- _Raw data_:
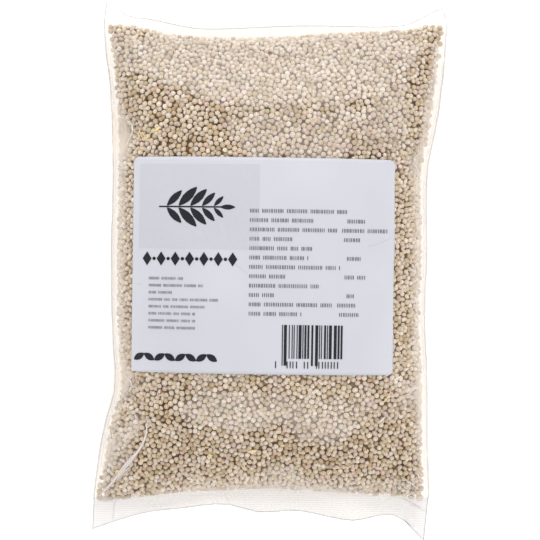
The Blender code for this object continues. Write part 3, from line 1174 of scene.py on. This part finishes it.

* * *

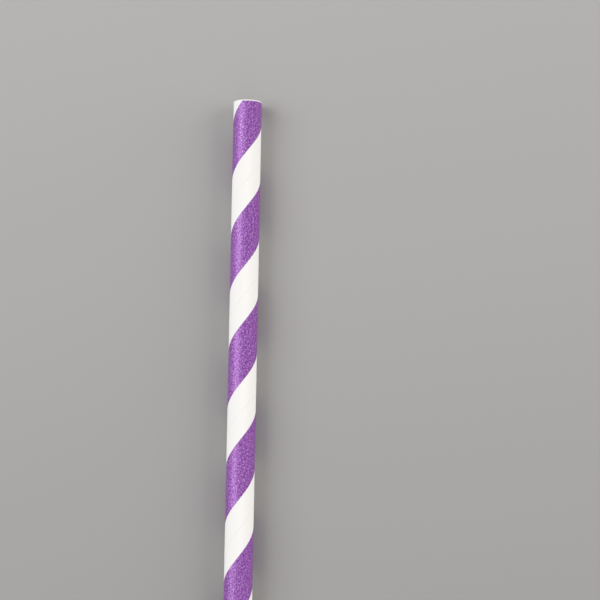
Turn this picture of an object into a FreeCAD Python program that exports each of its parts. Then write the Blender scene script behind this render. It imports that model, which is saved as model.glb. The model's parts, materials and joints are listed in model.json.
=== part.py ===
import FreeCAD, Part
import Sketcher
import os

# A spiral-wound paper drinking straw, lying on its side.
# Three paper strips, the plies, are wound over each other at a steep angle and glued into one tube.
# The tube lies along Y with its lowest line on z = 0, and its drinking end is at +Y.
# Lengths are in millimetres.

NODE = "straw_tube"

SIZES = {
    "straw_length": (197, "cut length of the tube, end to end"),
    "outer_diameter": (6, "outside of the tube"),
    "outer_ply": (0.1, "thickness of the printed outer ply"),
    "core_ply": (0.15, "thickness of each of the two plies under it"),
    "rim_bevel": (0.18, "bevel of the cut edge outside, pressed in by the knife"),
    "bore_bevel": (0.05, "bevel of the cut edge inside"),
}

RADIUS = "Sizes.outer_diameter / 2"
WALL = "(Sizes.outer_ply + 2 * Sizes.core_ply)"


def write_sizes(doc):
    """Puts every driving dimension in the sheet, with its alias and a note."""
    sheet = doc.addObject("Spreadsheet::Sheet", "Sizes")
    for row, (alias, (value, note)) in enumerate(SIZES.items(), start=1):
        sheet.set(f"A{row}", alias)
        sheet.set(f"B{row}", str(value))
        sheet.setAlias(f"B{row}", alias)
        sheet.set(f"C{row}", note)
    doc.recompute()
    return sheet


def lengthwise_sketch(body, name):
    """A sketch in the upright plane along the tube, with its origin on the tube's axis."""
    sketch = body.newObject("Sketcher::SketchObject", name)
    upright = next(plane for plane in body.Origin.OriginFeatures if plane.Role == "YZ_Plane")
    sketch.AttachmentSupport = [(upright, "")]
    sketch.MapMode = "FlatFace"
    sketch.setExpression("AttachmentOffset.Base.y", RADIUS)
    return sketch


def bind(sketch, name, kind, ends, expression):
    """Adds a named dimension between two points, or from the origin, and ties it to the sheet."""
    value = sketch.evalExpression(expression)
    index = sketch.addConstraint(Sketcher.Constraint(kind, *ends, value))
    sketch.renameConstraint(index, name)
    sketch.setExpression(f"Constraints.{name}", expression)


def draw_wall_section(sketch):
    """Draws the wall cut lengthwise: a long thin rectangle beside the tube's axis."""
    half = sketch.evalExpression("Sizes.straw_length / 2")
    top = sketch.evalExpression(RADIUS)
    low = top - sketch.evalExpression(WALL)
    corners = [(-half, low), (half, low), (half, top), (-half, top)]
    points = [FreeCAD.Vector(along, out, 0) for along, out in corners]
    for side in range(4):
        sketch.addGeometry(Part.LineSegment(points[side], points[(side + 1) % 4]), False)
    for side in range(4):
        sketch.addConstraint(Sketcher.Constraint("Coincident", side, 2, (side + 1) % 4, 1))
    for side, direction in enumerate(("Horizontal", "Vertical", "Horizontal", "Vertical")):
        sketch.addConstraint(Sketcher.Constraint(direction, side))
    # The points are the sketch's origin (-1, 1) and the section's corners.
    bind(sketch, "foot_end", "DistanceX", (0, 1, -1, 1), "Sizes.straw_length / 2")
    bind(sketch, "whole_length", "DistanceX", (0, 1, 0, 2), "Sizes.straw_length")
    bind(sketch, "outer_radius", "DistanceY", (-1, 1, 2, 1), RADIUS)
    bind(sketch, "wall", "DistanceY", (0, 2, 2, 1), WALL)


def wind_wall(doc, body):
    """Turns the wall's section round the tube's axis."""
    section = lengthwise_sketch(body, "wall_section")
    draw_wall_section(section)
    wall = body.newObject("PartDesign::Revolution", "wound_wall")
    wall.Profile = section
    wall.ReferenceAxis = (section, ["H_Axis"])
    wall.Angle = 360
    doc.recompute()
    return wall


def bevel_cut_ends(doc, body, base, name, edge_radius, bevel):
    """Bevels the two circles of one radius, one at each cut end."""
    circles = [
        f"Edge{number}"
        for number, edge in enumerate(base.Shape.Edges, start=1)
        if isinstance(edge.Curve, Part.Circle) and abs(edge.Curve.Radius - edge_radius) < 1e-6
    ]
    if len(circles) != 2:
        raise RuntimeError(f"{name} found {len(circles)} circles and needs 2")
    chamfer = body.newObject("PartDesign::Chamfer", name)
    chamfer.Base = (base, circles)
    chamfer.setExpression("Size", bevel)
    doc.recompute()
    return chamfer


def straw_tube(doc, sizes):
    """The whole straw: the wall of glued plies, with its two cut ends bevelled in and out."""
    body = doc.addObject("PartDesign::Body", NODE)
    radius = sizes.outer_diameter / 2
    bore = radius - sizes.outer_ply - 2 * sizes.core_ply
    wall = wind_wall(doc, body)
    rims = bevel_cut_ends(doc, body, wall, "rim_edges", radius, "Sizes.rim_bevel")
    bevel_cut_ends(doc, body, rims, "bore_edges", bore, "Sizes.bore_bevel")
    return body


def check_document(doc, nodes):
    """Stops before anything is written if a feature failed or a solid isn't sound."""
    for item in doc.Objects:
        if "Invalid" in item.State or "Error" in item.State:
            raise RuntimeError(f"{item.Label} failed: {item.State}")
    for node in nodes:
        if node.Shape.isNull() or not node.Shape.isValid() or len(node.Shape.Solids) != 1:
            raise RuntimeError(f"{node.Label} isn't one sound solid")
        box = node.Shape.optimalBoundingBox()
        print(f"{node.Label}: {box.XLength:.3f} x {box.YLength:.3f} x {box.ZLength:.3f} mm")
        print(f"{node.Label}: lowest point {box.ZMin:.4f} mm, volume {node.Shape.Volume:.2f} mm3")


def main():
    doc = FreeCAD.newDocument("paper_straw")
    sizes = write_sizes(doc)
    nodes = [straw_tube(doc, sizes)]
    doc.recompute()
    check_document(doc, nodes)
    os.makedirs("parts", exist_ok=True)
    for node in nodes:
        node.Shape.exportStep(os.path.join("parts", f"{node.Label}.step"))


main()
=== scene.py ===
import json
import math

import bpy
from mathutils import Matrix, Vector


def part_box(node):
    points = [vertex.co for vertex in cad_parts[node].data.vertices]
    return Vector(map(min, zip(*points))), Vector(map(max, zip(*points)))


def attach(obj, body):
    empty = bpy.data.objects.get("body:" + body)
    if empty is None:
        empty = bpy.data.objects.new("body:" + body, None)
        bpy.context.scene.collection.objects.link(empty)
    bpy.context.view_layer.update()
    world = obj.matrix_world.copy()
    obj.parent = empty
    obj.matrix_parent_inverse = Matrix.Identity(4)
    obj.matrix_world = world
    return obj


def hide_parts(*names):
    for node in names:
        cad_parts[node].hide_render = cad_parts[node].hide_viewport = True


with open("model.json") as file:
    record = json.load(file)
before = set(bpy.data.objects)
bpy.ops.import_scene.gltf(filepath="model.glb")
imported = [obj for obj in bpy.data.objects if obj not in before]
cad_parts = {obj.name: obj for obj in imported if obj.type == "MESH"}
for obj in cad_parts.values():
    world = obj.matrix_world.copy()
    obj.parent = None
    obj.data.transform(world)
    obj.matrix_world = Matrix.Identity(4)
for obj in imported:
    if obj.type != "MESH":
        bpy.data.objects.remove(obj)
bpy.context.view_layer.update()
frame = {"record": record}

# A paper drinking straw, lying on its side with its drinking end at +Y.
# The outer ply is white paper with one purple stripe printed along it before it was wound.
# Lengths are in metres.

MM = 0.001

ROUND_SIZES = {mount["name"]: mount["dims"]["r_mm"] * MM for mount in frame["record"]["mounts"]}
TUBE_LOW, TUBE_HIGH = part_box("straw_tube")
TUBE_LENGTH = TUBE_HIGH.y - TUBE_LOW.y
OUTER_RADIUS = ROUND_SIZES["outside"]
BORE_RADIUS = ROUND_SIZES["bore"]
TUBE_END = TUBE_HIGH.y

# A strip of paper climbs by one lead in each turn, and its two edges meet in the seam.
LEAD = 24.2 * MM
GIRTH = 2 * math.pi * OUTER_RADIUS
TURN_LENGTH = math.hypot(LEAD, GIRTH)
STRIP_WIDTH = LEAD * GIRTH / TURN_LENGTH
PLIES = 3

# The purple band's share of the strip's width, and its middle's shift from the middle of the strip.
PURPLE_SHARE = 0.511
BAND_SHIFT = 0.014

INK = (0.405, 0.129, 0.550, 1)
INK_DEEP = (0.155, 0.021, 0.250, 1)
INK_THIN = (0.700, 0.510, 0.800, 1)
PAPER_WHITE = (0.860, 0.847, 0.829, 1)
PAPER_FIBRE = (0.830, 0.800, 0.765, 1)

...

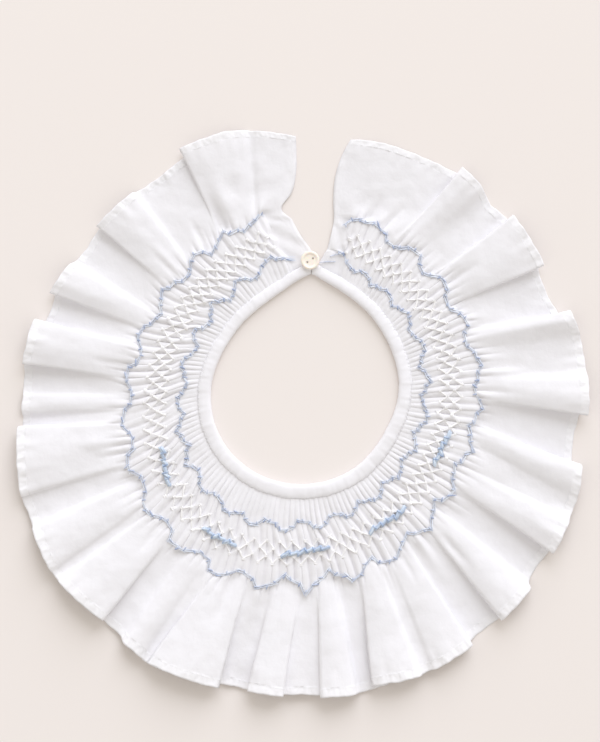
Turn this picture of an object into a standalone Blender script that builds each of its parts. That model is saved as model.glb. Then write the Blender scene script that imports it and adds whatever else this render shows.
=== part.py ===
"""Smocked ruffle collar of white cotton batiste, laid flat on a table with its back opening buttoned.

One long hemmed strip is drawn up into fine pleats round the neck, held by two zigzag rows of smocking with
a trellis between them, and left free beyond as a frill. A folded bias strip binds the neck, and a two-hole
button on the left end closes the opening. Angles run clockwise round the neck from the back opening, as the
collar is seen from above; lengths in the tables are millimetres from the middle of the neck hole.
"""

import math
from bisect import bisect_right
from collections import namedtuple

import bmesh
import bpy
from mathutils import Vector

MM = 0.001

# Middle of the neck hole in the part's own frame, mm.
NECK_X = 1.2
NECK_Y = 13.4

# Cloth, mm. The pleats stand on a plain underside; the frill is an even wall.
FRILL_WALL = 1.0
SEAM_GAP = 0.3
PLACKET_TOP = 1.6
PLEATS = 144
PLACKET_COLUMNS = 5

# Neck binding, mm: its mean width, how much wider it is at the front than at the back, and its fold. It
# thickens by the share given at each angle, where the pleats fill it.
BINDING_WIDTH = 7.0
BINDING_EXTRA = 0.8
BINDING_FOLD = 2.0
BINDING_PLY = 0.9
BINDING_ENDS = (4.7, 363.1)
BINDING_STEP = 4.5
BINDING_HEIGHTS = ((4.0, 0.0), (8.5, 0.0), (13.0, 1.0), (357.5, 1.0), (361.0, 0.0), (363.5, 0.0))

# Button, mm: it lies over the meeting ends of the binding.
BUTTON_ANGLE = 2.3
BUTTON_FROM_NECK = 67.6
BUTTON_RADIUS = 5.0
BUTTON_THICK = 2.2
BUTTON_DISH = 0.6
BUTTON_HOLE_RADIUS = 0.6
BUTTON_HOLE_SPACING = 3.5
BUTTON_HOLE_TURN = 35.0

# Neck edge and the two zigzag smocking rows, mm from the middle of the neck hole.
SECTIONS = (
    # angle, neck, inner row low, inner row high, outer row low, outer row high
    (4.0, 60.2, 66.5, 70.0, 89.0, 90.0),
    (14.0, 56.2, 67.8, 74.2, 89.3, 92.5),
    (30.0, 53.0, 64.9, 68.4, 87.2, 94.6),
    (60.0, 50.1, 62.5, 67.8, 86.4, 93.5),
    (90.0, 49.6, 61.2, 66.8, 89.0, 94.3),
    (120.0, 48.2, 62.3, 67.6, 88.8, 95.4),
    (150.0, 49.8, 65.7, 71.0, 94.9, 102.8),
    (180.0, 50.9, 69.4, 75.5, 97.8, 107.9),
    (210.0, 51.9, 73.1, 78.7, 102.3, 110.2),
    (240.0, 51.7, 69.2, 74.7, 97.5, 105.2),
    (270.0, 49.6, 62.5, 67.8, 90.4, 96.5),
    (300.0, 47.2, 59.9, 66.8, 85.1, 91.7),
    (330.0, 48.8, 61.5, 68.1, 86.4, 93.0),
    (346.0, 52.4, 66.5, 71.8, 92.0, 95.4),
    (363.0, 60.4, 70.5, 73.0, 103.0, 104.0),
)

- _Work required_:
Starting at the line that contains "sizes = write_sizes(doc)" and ending at the line that contains "obj.matrix_parent_inverse = Matrix.Identity(4)", repeat each line exactly, both ends included, and nothing else.

- _Output for this exercise_:
    sizes = write_sizes(doc)
    nodes = [straw_tube(doc, sizes)]
    doc.recompute()
    check_document(doc, nodes)
    os.makedirs("parts", exist_ok=True)
    for node in nodes:
        node.Shape.exportStep(os.path.join("parts", f"{node.Label}.step"))


main()
=== scene.py ===
import json
import math

import bpy
from mathutils import Matrix, Vector


def part_box(node):
    points = [vertex.co for vertex in cad_parts[node].data.vertices]
    return Vector(map(min, zip(*points))), Vector(map(max, zip(*points)))


def attach(obj, body):
    empty = bpy.data.objects.get("body:" + body)
    if empty is None:
        empty = bpy.data.objects.new("body:" + body, None)
        bpy.context.scene.collection.objects.link(empty)
    bpy.context.view_layer.update()
    world = obj.matrix_world.copy()
    obj.parent = empty
    obj.matrix_parent_inverse = Matrix.Identity(4)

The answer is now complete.